**Work to complete:**
Up to and including the line containing "return [(a, u, gain", please reproduce the lines of the listing below, starting from the top.

══════

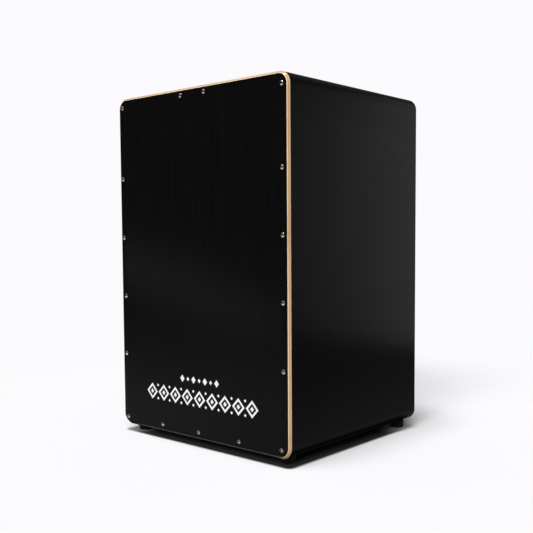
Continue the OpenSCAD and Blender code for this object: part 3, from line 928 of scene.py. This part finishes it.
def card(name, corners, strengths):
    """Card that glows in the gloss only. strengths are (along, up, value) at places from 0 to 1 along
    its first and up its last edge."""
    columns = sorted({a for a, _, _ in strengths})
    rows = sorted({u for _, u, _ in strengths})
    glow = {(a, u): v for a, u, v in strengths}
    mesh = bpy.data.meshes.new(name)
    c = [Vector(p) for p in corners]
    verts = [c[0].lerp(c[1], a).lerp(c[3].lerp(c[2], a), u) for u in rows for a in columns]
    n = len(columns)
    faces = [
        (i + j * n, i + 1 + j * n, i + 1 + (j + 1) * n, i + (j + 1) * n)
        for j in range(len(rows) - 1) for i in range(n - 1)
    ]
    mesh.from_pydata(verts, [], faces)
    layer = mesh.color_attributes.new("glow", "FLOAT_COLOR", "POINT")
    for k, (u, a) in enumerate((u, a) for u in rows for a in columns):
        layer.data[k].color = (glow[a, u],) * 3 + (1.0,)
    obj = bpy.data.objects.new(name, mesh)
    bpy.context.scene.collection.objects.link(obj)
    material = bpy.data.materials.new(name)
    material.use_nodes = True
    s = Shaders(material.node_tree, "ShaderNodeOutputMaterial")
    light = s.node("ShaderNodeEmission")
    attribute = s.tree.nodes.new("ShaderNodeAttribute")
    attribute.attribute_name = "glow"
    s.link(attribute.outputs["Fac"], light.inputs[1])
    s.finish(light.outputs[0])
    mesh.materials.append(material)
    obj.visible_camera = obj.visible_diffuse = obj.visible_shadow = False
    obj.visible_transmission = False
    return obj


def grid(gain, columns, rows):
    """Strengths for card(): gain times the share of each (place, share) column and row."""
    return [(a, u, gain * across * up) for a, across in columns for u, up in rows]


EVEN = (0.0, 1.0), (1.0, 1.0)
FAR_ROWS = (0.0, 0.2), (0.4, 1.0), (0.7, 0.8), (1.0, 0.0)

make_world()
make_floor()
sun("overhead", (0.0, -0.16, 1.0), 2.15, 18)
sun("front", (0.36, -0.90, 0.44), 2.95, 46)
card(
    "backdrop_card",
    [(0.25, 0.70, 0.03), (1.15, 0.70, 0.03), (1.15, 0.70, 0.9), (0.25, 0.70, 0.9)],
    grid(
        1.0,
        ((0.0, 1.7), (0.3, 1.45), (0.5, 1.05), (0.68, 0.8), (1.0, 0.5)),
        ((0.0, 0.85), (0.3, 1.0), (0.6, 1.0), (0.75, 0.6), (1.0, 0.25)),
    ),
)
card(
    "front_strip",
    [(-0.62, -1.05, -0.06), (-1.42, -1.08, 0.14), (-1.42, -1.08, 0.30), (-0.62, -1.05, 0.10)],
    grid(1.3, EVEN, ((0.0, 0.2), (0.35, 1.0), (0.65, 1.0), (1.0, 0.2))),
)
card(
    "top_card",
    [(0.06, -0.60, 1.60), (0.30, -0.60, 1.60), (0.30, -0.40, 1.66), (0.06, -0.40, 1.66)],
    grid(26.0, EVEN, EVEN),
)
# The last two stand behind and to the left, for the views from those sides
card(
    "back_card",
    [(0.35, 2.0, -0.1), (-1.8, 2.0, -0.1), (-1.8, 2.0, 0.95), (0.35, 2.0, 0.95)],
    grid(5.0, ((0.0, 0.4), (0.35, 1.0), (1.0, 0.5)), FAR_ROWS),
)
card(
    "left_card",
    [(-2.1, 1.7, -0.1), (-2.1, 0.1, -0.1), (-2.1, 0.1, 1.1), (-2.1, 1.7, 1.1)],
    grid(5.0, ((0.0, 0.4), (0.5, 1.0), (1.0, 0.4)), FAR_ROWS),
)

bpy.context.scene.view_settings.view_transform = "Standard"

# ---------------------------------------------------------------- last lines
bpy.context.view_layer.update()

══════

**Written solution:**
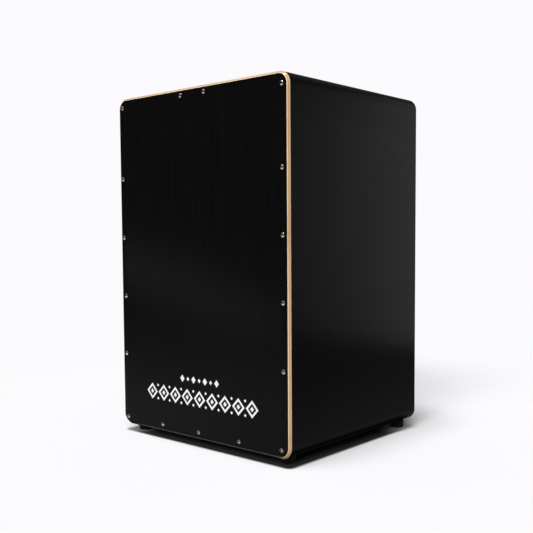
Continue the OpenSCAD and Blender code for this object: part 3, from line 928 of scene.py. This part finishes it.
def card(name, corners, strengths):
    """Card that glows in the gloss only. strengths are (along, up, value) at places from 0 to 1 along
    its first and up its last edge."""
    columns = sorted({a for a, _, _ in strengths})
    rows = sorted({u for _, u, _ in strengths})
    glow = {(a, u): v for a, u, v in strengths}
    mesh = bpy.data.meshes.new(name)
    c = [Vector(p) for p in corners]
    verts = [c[0].lerp(c[1], a).lerp(c[3].lerp(c[2], a), u) for u in rows for a in columns]
    n = len(columns)
    faces = [
        (i + j * n, i + 1 + j * n, i + 1 + (j + 1) * n, i + (j + 1) * n)
        for j in range(len(rows) - 1) for i in range(n - 1)
    ]
    mesh.from_pydata(verts, [], faces)
    layer = mesh.color_attributes.new("glow", "FLOAT_COLOR", "POINT")
    for k, (u, a) in enumerate((u, a) for u in rows for a in columns):
        layer.data[k].color = (glow[a, u],) * 3 + (1.0,)
    obj = bpy.data.objects.new(name, mesh)
    bpy.context.scene.collection.objects.link(obj)
    material = bpy.data.materials.new(name)
    material.use_nodes = True
    s = Shaders(material.node_tree, "ShaderNodeOutputMaterial")
    light = s.node("ShaderNodeEmission")
    attribute = s.tree.nodes.new("ShaderNodeAttribute")
    attribute.attribute_name = "glow"
    s.link(attribute.outputs["Fac"], light.inputs[1])
    s.finish(light.outputs[0])
    mesh.materials.append(material)
    obj.visible_camera = obj.visible_diffuse = obj.visible_shadow = False
    obj.visible_transmission = False
    return obj


def grid(gain, columns, rows):
    """Strengths for card(): gain times the share of each (place, share) column and row."""
    return [(a, u, gain * across * up) for a, across in columns for u, up in rows]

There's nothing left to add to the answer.